There is a list of propositions discussed so far in this site.
Main Body
1: Structured Description
Here is the rules of Structured Description.
Entities:
\(T\): \(\in \{\text{ the metric spaces }\}\), with metric, \(dist: T \times T \to \mathbb{R}\) with the topology induced by \(dist\)
\(\mathbb{R}\): \(= \text{ the Euclidean topological space }\)
//
Statements:
\(dist \in \{\text{ the continuous maps }\}\)
//
2: Proof
Whole Strategy: Step 1: take any \(p = (p^1, p^2) \in T \times T\), any neighborhood of \(dist (p^1, p^2)\), \(N_{dist (p^1, p^2)} \subseteq \mathbb{R}\), and an open ball around \(dist (p^1, p^2)\), \(B_{dist (p^1, p^2), \epsilon} \subseteq \mathbb{R}\), such that \(B_{dist (p^1, p^2), \epsilon} \subseteq N_{dist (p^1, p^2)}\); Step 2: take the open neighborhood of \(p\), \(B_{p^1, \epsilon / 2} \times B_{p^2, \epsilon / 2} \subseteq T \times T\), and see that \(dist (B_{p^1, \epsilon / 2} \times B_{p^2, \epsilon / 2}) \subseteq B_{dist (p^1, p^2), \epsilon} \subseteq N_{dist (p^1, p^2)}\).
Step 1:
Let \(p = (p^1, p^2) \in T \times T\) be any.
Let \(N_{dist (p^1, p^2)} \subseteq \mathbb{R}\) be any neighborhood of \(dist (p^1, p^2)\).

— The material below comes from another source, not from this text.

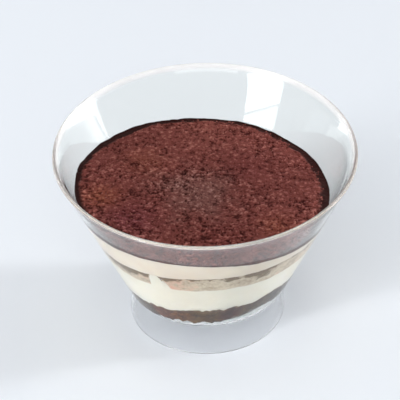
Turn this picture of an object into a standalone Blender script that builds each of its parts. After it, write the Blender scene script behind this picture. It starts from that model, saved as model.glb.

There is an open ball around \(dist (p^1, p^2)\), \(B_{dist (p^1, p^2), \epsilon} \subseteq \mathbb{R}\), such that \(B_{dist (p^1, p^2), \epsilon} \subseteq N_{dist (p^1, p^2)}\).
Step 2:
Let us take the open neighborhood of \(p\), \(B_{p^1, \epsilon / 2} \times B_{p^2, \epsilon / 2} \subseteq T \times T\), which is indeed open on \(T \times T\) by the definition of topology induced by metric and the definition of product topology.
For any point, \(p' = (p'^1, p'^2) \in B_{p^1, \epsilon / 2} \times B_{p^2, \epsilon / 2}\), \(dist (p'^1, p'^2) \le dist (p'^1, p^1) + dist (p^1, p'^2) \le dist (p'^1, p^1) + dist (p^1, p^2) + dist (p^2, p'^2) \lt \epsilon / 2 + dist (p^1, p^2) + \epsilon / 2\), so, \(dist (p'^1, p'^2) - dist (p^1, p^2) \lt \epsilon\); \(dist (p^1, p^2) \le dist (p^1, p'^1) + dist (p'^1, p^2) \le dist (p^1, p'^1) + dist (p'^1, p'^2) + dist (p'^2, p^2) \lt \epsilon / 2 + dist (p'^1, p'^2) + \epsilon / 2\), so, \(dist (p^1, p^2) - dist (p'^1, p'^2) \lt \epsilon\); so, \(\vert dist (p'^1, p'^2) - dist (p^1, p^2) \vert \lt \epsilon\).
That means that \(dist (B_{p^1, \epsilon / 2} \times B_{p^2, \epsilon / 2}) \subseteq B_{dist (p^1, p^2), \epsilon} \subseteq N_{dist (p^1, p^2)}\). So, \(dist\) is continuous.